Ex-Rent Hell presents… Jumpin’ Jack Flash

Remember when Whoopi Goldberg experienced a rock’n’roll meltdown in this troubling action-comedy?

Words

Adam Lee Davies

@exrenthell

Ex-Rent Hell is a column dedicated to the seamier side of the 1980s VHS boom. Each week, ERH selects a film from this cursed era and asks one simple question: what went wrong?


Tagline: ‘A man named Jack has got her Jumpin’ and the world may never be the same!’

Trailers: The Reality Inspectors, Murder by Suicide, Canteloupe Island, The Pensky File, Der Mannschlänger

Cherrypick: “Dogs barking can’t fly without umbrella!”


“Some guy calling himself Jumping Jack Flash taps into my computer console and tells me I gotta go to his apartment, steal a frying pan and call Van Morrison…” Don’t worry, Whoopi – we’ve all had days like that. You accidentally get stuck chatting with the nutter on the bus. You leave your card in the machine. Your boss chews you out for coming to work smelling like “a brewery in a zoo”. Weekends sat on park benches waiting for the dim, cyan buzz of Monday morning to roll around. Finding yourself breaking into a stranger’s house and attempting to remotely communicate with rock stars through items of household cookwear. It happens.

Yes, it’s hard to be sane in the city, and the corrosive loneliness, breakneck pace and teetering social ladders of ’80s New York – the city that never sleeps, sobers-up or wipes its big shiny ass – have clearly overwhelmed the psychic defences of poor Whoopi Goldberg before Penny Marshall’s outwardly-comic study of the pathology of outsiderdom can get rolling.

A credit-sequence trawl through her apartment sets alarm bells to standby. Looking like the evidence room of the Sesame Street police station after an earthquake, the best you can say is that it contains a certain childlike vitality. Giant toothbrushes battle with gumball machines for what is clearly an unformed soul. But what is life without a little girlish eccentricity? No, her full break from reality occurs – as it does for so many of us – at work.

Not imagining for a second that it might be a prank by her snickering workmates, Whoopi charges into an extended proto-email exchange with the mysterious Jack Flash. After assiduously sifting through the lyrics to the films title-song for clues as to his identity (note: this consists of about twenty minutes of her rewinding a cassette tape), she eventually abandons this system in favour of an early-’80s technique known as “guessing” (another 15 mins). We are witnessing the first gloopy droplets of a total mental mudslide, the extent of which only becomes clear when her computer starts telling her what to do in the voice of Jonathan Pryce, he whose sanity-barrel disappeared so spectacularly over the falls at the end of 1985’s Brazil.

He instructs her to break into the British Consulate wearing in a Union Jack boob-tube and a Tina Turner fright wig, to attend strangers’ funerals dressed as “a baseball man” and to fight a Rabbi in a phone booth.

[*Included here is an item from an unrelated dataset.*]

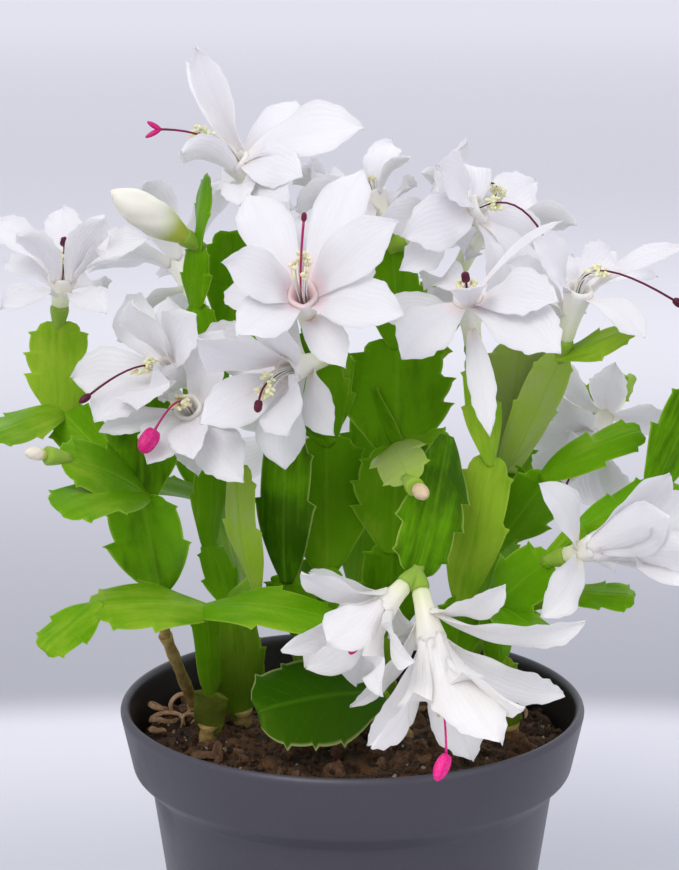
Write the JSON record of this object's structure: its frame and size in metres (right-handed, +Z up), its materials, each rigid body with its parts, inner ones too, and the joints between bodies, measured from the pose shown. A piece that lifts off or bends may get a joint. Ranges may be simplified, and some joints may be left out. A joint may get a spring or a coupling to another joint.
{
  "type": "potted christmas cactus",
  "caption": "White-flowered Christmas cactus with flat toothed stem segments, rooted in soil in a round dark grey nursery pot.",
  "frame": {"origin": "Centre of the pot's underside, level with the surface it stands on.", "axes": "+Z up, -Y towards the plant's front, +X to its right as seen from the front."},
  "size_m": [0.1982, 0.2056, 0.2847],
  "materials": {
    "pot": "satin, slightly scuffed dark grey plastic",
    "soil": "damp peat and bark with pale grit",
    "leaf": "smooth, slightly waxy green segments with paler edges",
    "tepal": "soft white translucent petals",
    "pistil": "moist magenta style and stigma",
    "bud": "creamy white closed petals"
  },
  "bodies": {
    "root": {"pot": "pot", "soil": "soil", "stem_left_low": "leaf", "stem_left_tall": "leaf", "stem_left_inner": "leaf", "stem_centre_left": "leaf", "stem_centre": "leaf", "stem_centre_front": "leaf", "stem_right_tall": "leaf", "stem_right_low": "leaf", "stem_front": "leaf", "stem_back_left": "leaf", "stem_back_centre": "leaf", "stem_back_right": "leaf", "bloom_front": "tepal", "pistil_front": "pistil", "bloom_front_left": "tepal", "pistil_front_left": "pistil", "bloom_centre": "tepal", "pistil_centre": "pistil", "bloom_hanging": "tepal", "pistil_hanging": "pistil", "bloom_left_dark": "tepal", "pistil_left_dark": "pistil", "bloom_left_pink": "tepal", "pistil_left_pink": "pistil", "bloom_far_left": "tepal", "pistil_far_left": "pistil", "bloom_top_left": "tepal", "pistil_top_left": "pistil", "bloom_upper_mid": "tepal", "pistil_upper_mid": "pistil", "bloom_upper_right": "tepal", "pistil_upper_right": "pistil", "bloom_right_centre": "tepal", "pistil_right_centre": "pistil", "bloom_right_wing": "tepal", "pistil_right_wing": "pistil", "bloom_back_right": "tepal", "pistil_back_right": "pistil", "bloom_right_low": "tepal", "pistil_right_low": "pistil", "bloom_back_tall": "tepal", "pistil_back_tall": "pistil", "bloom_back_left": "tepal", "pistil_back_left": "pistil", "bloom_back_low": "tepal", "pistil_back_low": "pistil", "bud_left": "bud", "bud_tip": "bud", "bud_cream": "bud"}
  },
  "joints": []
}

One is strangely reminded of the reported antics of Lee Harvey Oswald in the weeks before President Kennedy’s assassination, ranting on street corners and ostentatiously visiting various foreign embassies. Similarly fractured, Whoopi is throwing herself from moving vehicles, harassing paraplegics, lobbying a Latino street gang to serve as their sexual piñata, all the while fantasising about killing Jim Belushi – the President of Pratfalls. And it’s a gas, gas, gas?

Just as lone nutbucket John Hinckley was inspired to take potshots at President Ronald Reagan by the film Taxi Driver, so it eventually dawns that Jumpin’ Jack Flash draws its wellspring of comic cues from the murder of John Lennon. The punishing repetition of the Rolling Stones track is surely intended as a minatory reference to Lennon-assassin Mark Chapman’s dark obsession with the Beatles song Revolution 9. Whoopi’s vain attempts to contact Van Morrison – another famously grumpy British rock aristocrat – are thus revealed to be the distorted projection of a mind unfit for the intricate turbulence of adult life – a theme director Marshall would follow to its macabre conclusion in her next film, Big.

When the real-life Jonathan Pryce is finally wheeled out in a bid to dampen Whoopi’s blunted fury, he looks very scared indeed. He has every reason to be.